* Start *
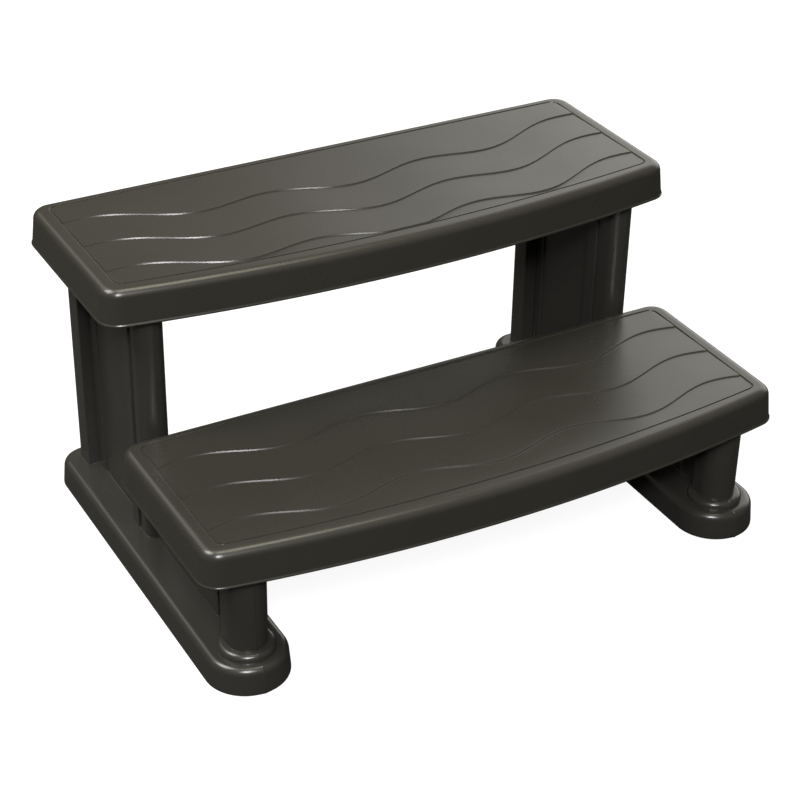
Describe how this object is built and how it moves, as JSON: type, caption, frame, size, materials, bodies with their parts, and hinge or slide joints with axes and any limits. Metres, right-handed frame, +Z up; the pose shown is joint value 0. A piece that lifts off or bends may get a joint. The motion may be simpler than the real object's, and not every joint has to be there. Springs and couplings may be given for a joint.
{
  "type": "spa step",
  "caption": "Low free-standing step with bowed treads on side frames, used to climb into a hot tub or pool; treads drop over sockets and are screwed to the frames",
  "frame": {"origin": "On the floor under the middle of the plan outline", "axes": "+X to the climber's right along the treads, -Y towards the climber, +Z up"},
  "size_m": [0.739, 0.5296, 0.37],
  "materials": {
    "tread_plastic": "satin moulded polyethylene with a fine texture, dark espresso",
    "frame_plastic": "satin blow-moulded polyethylene, dark espresso",
    "screw_steel": "stainless pan-head self-tapping screws"
  },
  "bodies": {
    "root": {"upper_tread": "tread_plastic", "lower_tread": "tread_plastic", "left_side_frame": "frame_plastic", "right_side_frame": "frame_plastic", "upper_tread_screws": "screw_steel", "lower_tread_screws": "screw_steel"}
  },
  "joints": []
}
* End *
» What the task requires
Restate the whole listing exactly, leaving out nothing.

» Result for this exercise
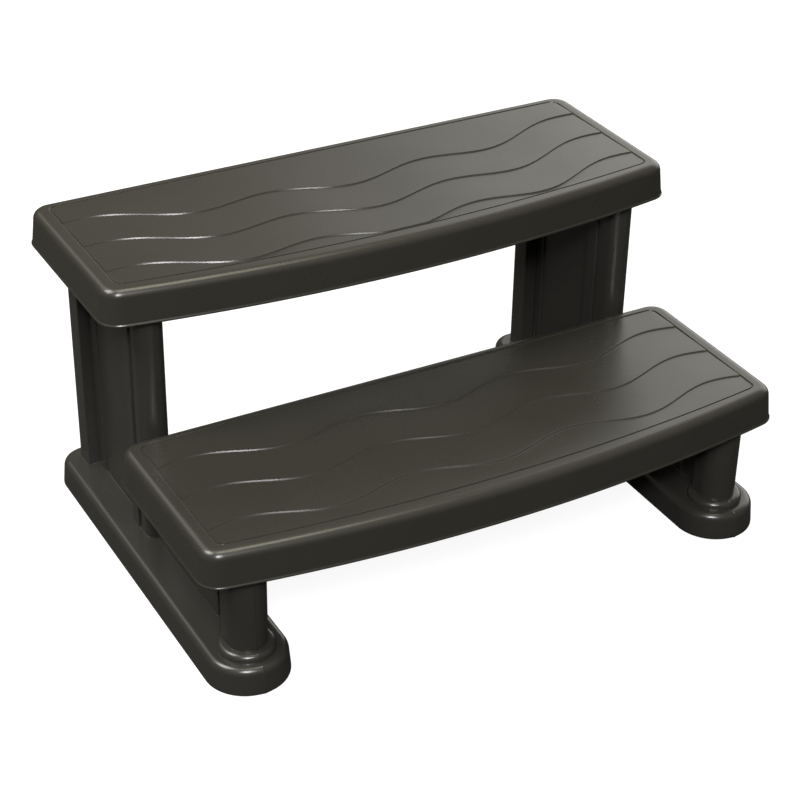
Describe how this object is built and how it moves, as JSON: type, caption, frame, size, materials, bodies with their parts, and hinge or slide joints with axes and any limits. Metres, right-handed frame, +Z up; the pose shown is joint value 0. A piece that lifts off or bends may get a joint. The motion may be simpler than the real object's, and not every joint has to be there. Springs and couplings may be given for a joint.
{
  "type": "spa step",
  "caption": "Low free-standing step with bowed treads on side frames, used to climb into a hot tub or pool; treads drop over sockets and are screwed to the frames",
  "frame": {"origin": "On the floor under the middle of the plan outline", "axes": "+X to the climber's right along the treads, -Y towards the climber, +Z up"},
  "size_m": [0.739, 0.5296, 0.37],
  "materials": {
    "tread_plastic": "satin moulded polyethylene with a fine texture, dark espresso",
    "frame_plastic": "satin blow-moulded polyethylene, dark espresso",
    "screw_steel": "stainless pan-head self-tapping screws"
  },
  "bodies": {
    "root": {"upper_tread": "tread_plastic", "lower_tread": "tread_plastic", "left_side_frame": "frame_plastic", "right_side_frame": "frame_plastic", "upper_tread_screws": "screw_steel", "lower_tread_screws": "screw_steel"}
  },
  "joints": []
}